Kirkland has bought Parkway Valley site PICTURE: Adrian Butler
A LANDMARK city site which has lain largely idle since the Celtic Tiger era is under new ownership, the Limerick Leader/Limerick Live can reveal.
Local development firm Kirkland Investments has acquired the former Parkway Valley/Horizon Mall site at Dublin Road, and plans for its future are currently being scoped out.
The company is controlled by Rudi Butler, son of the former prominent city developer Robert Butler.
It means the huge patch of land is back under local control for the first time in a generation, in a move described as “reassuring” by metropolitan leader, Cllr Olivia O’Sullivan.
While it’s unclear what the new owners have planned for the site, sources have indicated a development plan will be forthcoming in the coming months.

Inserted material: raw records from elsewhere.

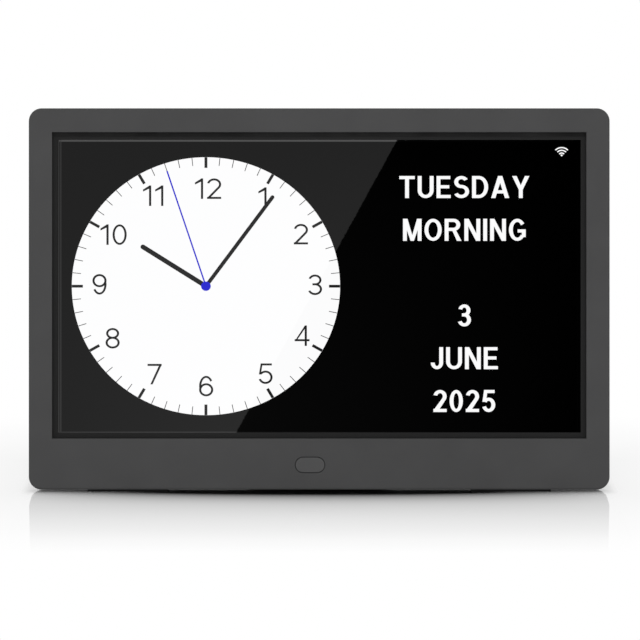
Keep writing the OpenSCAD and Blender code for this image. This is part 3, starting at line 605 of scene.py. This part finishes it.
@dataclass(frozen=True)
class Lettering:
    """A plain upright alphabet whose letters are put together from bars, slants and bowls.

    Letters are drawn one unit high. Their widths and strokes are in the same unit.
    """

    stem: float
    beam: float
    gap: float
    widths: dict[str, float]

    def bar(self, x0: float, y0: float, x1: float, y1: float) -> Points:
        """An upright rectangle, as its left and its right edge."""
        return np.array([[x0, y0], [x0, y1], [x1, y0], [x1, y1]])

    def slant(self, low: Pair, high: Pair, y0: float = 0.0, y1: float = 1.0) -> Points:
        """A stroke with level ends, from the span low at y0 up to the span high at y1."""
        return np.array([[low[0], y0], [high[0], y1], [low[1], y0], [high[1], y1]])

    def bowl(self, centre: Pair, radii: Pair, start: float, end: float) -> Points:
        """A piece of an oval ring, a stem thick at its sides and a beam thick above and below.

        Args:
            centre: Its middle.
            radii: Its outer half width and half height.
            start: The angle in degrees where it starts.
            end: The angle where it ends.

        Returns:
            Its outer and then its inner edge, with a point every 7 degrees or so.
        """
        steps = max(6, int(abs(end - start) / 7))
        inner = (radii[0] - self.stem, radii[1] - self.beam)
        return np.concatenate([arc(centre, size, start, end, steps) for size in (radii, inner)])

    def letter(self, name: str, w: float) -> list[Points]:
        """Patches of a capital letter.

        Args:
            name: The letter.
            w: Its width.

        Returns:
            Each patch as the points of its one edge and then of its other edge.
        """
        s, t = self.stem, self.beam
        wide = 1.1 * s
        left, right = self.bar(0, 0, s, 1), self.bar(w - s, 0, w, 1)
        match name:
            case "A":
                top = ((w - wide) / 2, (w + wide) / 2)
                return [
                    self.slant((0, wide), (top[0], top[0] + wide)),
                    self.slant((w - wide, w), (top[1] - wide, top[1])),
                    self.bar(0.15 * w, 0.21, 0.85 * w, 0.21 + t),
                ]
            case "D":
                middle = 0.42 * w
                return [
                    left, self.bar(0, 0, middle, t), self.bar(0, 1 - t, middle, 1),
                    self.bowl((middle, 0.5), (w - middle, 0.5), -90, 90),
                ]
            case "E":
                return [
                    left, self.bar(0, 0, w, t), self.bar(0, 1 - t, 0.97 * w, 1),
                    self.bar(0, 0.44, 0.9 * w, 0.44 + t),
                ]
            case "G":
                return [
                    self.bowl((w / 2, 0.5), (w / 2, 0.5), 35, 322),
                    self.bar(w - s, 0.17, w, 0.52), self.bar(0.52 * w, 0.52 - t, w, 0.52),
                ]
            case "I":
                return [left]
            case "J":
                return [self.bar(w - s, 0.3, w, 1), self.bowl((w / 2, 0.3), (w / 2, 0.3), 180, 360)]
            case "M":
                foot = (w / 2 - 0.42 * s, w / 2 + 0.42 * s)
                return [left, right, self.slant(foot, (0, 1.15 * s)), self.slant(foot, (w - 1.15 * s, w))]
            case "N":
                return [left, right, self.slant((w - 1.1 * s, w), (0, 1.1 * s))]
            case "O":
                return [self.bowl((w / 2, 0.5), (w / 2, 0.5), 0, 360)]
            case "R":
                middle, low = 0.52 * w, 0.45
                return [
                    left, self.bar(0, low, middle, low + t), self.bar(0, 1 - t, middle, 1),
                    self.bowl((middle, (1 + low) / 2), (0.93 * w - middle, (1 - low) / 2), -90, 90),
                    self.slant((w - 1.15 * s, w), (0.42 * w, 0.42 * w + s), 0.0, low + t / 2),
                ]
            case "S":
                return self.two_bowls(w, (28, 270), (90, -155))
            case "T":
                return [self.bar(0, 1 - t, w, 1), self.bar((w - s) / 2, 0, (w + s) / 2, 1)]
            case "U":
                return [
                    self.bar(0, 0.35, s, 1), self.bar(w - s, 0.35, w, 1),
                    self.bowl((w / 2, 0.35), (w / 2, 0.35), 180, 360),
                ]
            case "Y":
                foot = ((w - s) / 2, (w + s) / 2)
                return [
                    self.bar(foot[0], 0, foot[1], 0.42),
                    self.slant(foot, (0, 1.15 * s), 0.38), self.slant(foot, (w - 1.15 * s, w), 0.38),
                ]
            case _:
                return self.figure(name, w)

    def two_bowls(self, w: float, upper: Pair, lower: Pair) -> list[Points]:
        """Two bowls on top of each other that share one beam, the lower one a little larger.

        Args:
            w: The letter's width.
            upper: The angles where the upper bowl starts and ends.
            lower: The angles where the lower bowl starts and ends.

        Returns:
            The two bowls.
        """
        low = (1 + self.beam) / 4 + 0.012
        high = (1 + self.beam) / 2 - low
        return [
            self.bowl((w / 2, 1 - high), (0.46 * w, high), *upper),
            self.bowl((w / 2, low), (w / 2, low), *lower),
        ]

    def figure(self, name: str, w: float) -> list[Points]:
        """Patches of a figure.

        Args:
            name: The figure, from 0 to 9.
            w: Its width.

        Returns:
            Each patch as the points of its one edge and then of its other edge.
        """
        s, t = self.stem, self.beam
        match name:
            case "0":
                return [self.bowl((w / 2, 0.5), (w / 2, 0.5), 0, 360)]
            case "1":
                flag = np.array([[0, 0.7 + t], [w - 0.75 * s, 1.0], [0, 0.7], [w - 0.6 * s, 0.86]])
                return [self.bar(w - s, 0, w, 1), flag]
            case "2":
                high, turn = 0.29, math.radians(-38)
                outer = (w / 2 + w / 2 * math.cos(turn), 1 - high + high * math.sin(turn))
                inner = (w / 2 + (w / 2 - s) * math.cos(turn), 1 - high + (high - t) * math.sin(turn))
                return [
                    self.bowl((w / 2, 1 - high), (w / 2, high), 168, -38), self.bar(0, 0, w, t),
                    np.array([outer, [1.35 * s, t / 2], inner, [0, t / 2]]),
                ]
            case "3":
                top = (1 + t) / 2 + 0.024
                stub = self.bar(0.32 * w, top - t, 0.55 * w, top)
                return [*self.two_bowls(w, (165, -90), (90, -162)), stub]
            case "4":
                x0, low = 0.82 * w - s, 0.23
                tip = x0 + 0.1 * s
                return [
                    self.bar(x0, 0, x0 + s, 1), self.bar(0, low, w, low + t),
                    np.array([[0, low], [tip, 1], [1.2 * s, low + 0.7 * t], [tip, 1 - 1.5 * s]]),
                ]
            case "5":
                return [
                    self.bar(0.16 * w, 1 - t, 0.95 * w, 1),
                    self.slant((0.03 * w, 0.03 * w + 0.9 * s), (0.16 * w, 0.16 * w + 0.9 * s), 0.46),
                    self.bowl((w / 2, 0.325), (w / 2, 0.325), 146, -162),
                ]
            case "6":
                back = self.bowl((w / 2, 0.5), (w / 2, 0.5), 32, 195)
                return [back, self.bowl((w / 2, 0.32), (w / 2, 0.32), 0, 360)]
            case "7":
                foot = (0.2 * w, 0.2 * w + 1.02 * s)
                return [self.bar(0, 1 - t, w, 1), self.slant(foot, (w - 1.1 * s, w), 0, 1 - t / 2)]
            case "8":
                return self.two_bowls(w, (0, 360), (0, 360))
            case _:
                # The nine is the six, turned half round in its box
                return [np.array([w, 1.0]) - patch for patch in self.figure("6", w)]

    def draw(self, text: str, size: float) -> tuple[MeshParts, float]:
        """Draws a word from x = 0 on the line y = 0.

        Args:
            text: The word, in capitals and figures.
            size: The letters' height.

        Returns:
            Flat strips as (x, y) vertices, and the word's width.
        """
        word, x = MeshParts(), 0.0
        for name in text:
            width = self.widths.get(name, self.widths["default"])
            for patch in self.letter(name, width):
                word.add((patch + np.array([x, 0.0])) * size, grid_faces(2, len(patch) // 2))
            x += width + self.gap
        return word, (x - self.gap) * size


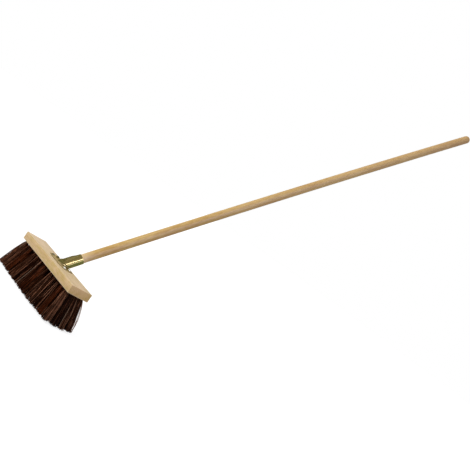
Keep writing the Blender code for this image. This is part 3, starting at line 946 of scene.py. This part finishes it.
def build_holder(material):
    """One pressed sheet. Its skin is fused and eased first, then it is bored, slit and drilled."""
    thick = SHEET + OVERRUN
    flange = curve_mesh("pressed_holder", [flange_outline()], 0.0, 0, closed=True, flat=thick)
    place_on(weld(flange), Matrix.Translation((0.0, 0.0, FLANGE_BOTTOM + SHEET - thick / 2)))
    tube = place_on(stack_rings("tube", tube_profile(TUBE_RADIUS), TUBE_SIDES), axis_matrix())
    holder = join([flange, tube, rib("rib", RIB_RADIUS)])
    apply_modifier(
        holder, "REMESH", mode="VOXEL", voxel_size=SKIN_VOXEL, adaptivity=0.0, use_smooth_shade=True
    )
    ease_creases(holder)
    near, far = CLEAR_REACH, CLEAR_REACH * 2
    cut(holder, box("below", (-far, -far, -far), (far, far, FLANGE_BOTTOM)))
    mouth = box("past_mouth", (-near, -near, TUBE_LENGTH - MOUTH_TRIM), (near, near, far))
    cut(holder, place_on(mouth, axis_matrix()))
    cut(holder, rib("rib_hollow", RIB_RADIUS - SHEET, RIB_HOLLOW_INSET))
    bore = stack_rings("bore", tube_profile(BORE_RADIUS, OVERRUN), TUBE_SIDES)
    cut(holder, place_on(bore, axis_matrix()))
    seam = box("seam", (-SEAM_WIDTH / 2, 0.0, -near), (SEAM_WIDTH / 2, near, near))
    cut(holder, place_on(seam, axis_matrix()))
    for place in screw_places():
        low, high = place.z - SCREW_LENGTH, place.z + OVERRUN
        cut(holder, cylinder("hole", SHANK_HOLE_RADIUS, low, high, DRILL_SIDES, place))
    side = cylinder("side_hole", SHANK_HOLE_RADIUS, -SCREW_LENGTH, OVERRUN, DRILL_SIDES)
    cut(holder, place_on(side, handle_screw_matrix()))
    smooth(holder, 40.0)
    return finish_piece(holder, material, "handle_holder")


def wall_radius(station):
    """The tube's outer radius at a station: tapered from its mouth, flared towards its foot."""
    flare = max(0.0, 1 - station / FLARE_LENGTH)
    return TUBE_RADIUS + min(TUBE_TAPER, taper_at(station)) + FLARE_SPREAD * flare**2


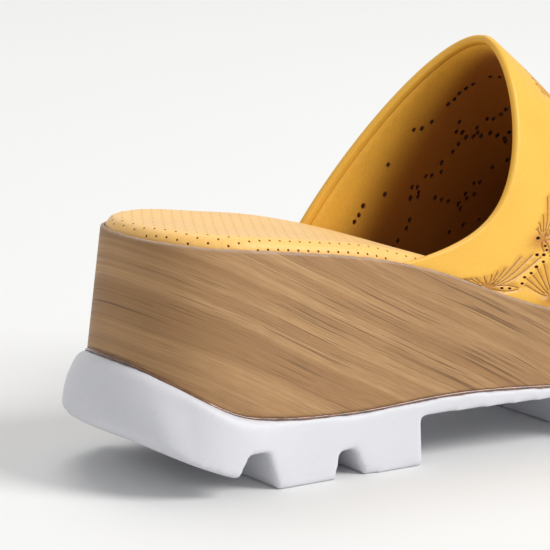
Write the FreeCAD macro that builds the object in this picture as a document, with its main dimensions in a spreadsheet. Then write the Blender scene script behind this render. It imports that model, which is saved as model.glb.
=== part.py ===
import FreeCAD, Part
import math
import os

# A right-foot slip-on wedge clog.  Millimetres, +X heel to toe, +Y to the big-toe side, +Z up.
# Pieces are drawn in the last maker's frame (x = 0 at the heel of the footbed, z = 0 on the floor)
# and their Placement then moves the origin to the middle of the footprint.

doc = FreeCAD.newDocument("wedge_clog")

# Driving dimensions: alias, value, meaning.
dimensionRows = (
    ("inside_length", 248.0, "footbed, heel to toe"),
    ("heel_half_width", 31.0, "half width of the footbed at the heel"),
    ("heel_round", 34.0, "length of the rounded heel end"),
    ("toe_round", 60.0, "length of the rounded toe end"),
    ("end_fullness", 2.25, "exponent of both rounded ends, 2 is an ellipse"),
    ("toe_shift", 7.0, "how far the toe tip moves to the big-toe side"),
    ("draft_top", 80.0, "height of the upper drafting outline"),
    ("rim_height", 74.0, "height at which the wall offset is only the wrap"),
    ("side_flare", 0.035, "outward lean of the wedge wall at the sides"),
    ("heel_flare", 0.12, "outward lean of the wedge wall at the back"),
    ("wrap_thickness", 1.3, "wood-look wrap"),
    ("sole_ledge_side", 0.8, "outsole ledge beside the wedge"),
    ("sole_ledge_heel", 2.0, "outsole ledge behind the wedge"),
    ("sole_kick_side", 1.2, "outsole foot outside the wedge wall, sides"),
    ("sole_kick_heel", 6.4, "outsole foot outside the wedge wall, heel"),
    ("tray_depth", 4.2, "tray floor below the rim"),
    ("filler_thickness", 2.2, "bottom filler between the margins"),
    ("board_thickness", 2.0, "insole board"),
    ("foam_thickness", 2.6, "comfort foam"),
    ("cover_thickness", 0.9, "perforated footbed cover"),
    ("cover_skirt", 1.6, "cover turned down beside the board"),
    ("foam_crown", 1.8, "rounding of the foam's top edge"),
    ("cover_crown", 2.2, "rounding of the cover's top edge"),
    ("leather_thickness", 1.3, "upper leather"),
    ("interlayer_thickness", 0.6, "tape, interlining and toe puff"),
    ("lining_thickness", 0.8, "upper lining"),
    ("margin_width", 13.0, "lasting margin under the insole board"),
    ("tuck_depth", 2.8, "upper below the rim, inside the wrap"),
    ("fit_gap", 0.1, "clearance between pieces that meet on curved faces"),
    ("body_width", 140.0, "width of the side-profile blocks"),
)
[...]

The Parkway Valley/Horizon Mall site has lain largely idle since 2008 following the economic meltdown.
Its then owner Liam Carroll had proposed to make it home to a €100m development, featuring a cinema, shopping centre and ice-rink. These plans never saw the light of day, and in 2015, Belfast-based developer Suneil Sharma bought the land, and unveiled plans for another shopping centre, which was to be named Horizon Mall.
This development would have paved the way for Limerick’s first Marks & Spencer store. But, again, this failed to materialise, with strategies promoting city centre retail as opposed to suburban shops preventing this.
Last year, the saga took another twist after An Bord Pleanala rejected another proposal for a €60m overhaul.
Singaporean investment group Novelty Icav, the then owner, had planned to develop a housing development comprising of 122 duplex units and 123 apartments, a filling station, four office blocks and a community building. The firm had demolished the ageing structures on the site on the order of the local authority.
While it remains to be seen what Kirkland Investments plans are, Cllr O’Sullivan has welcomed the new owners, saying: “It’s very reassuring that it’s in local ownership, and they’d be very familiar with the history of the site, and how much people were anticipating it previously – and how disappointed we are with it as an eyesore.”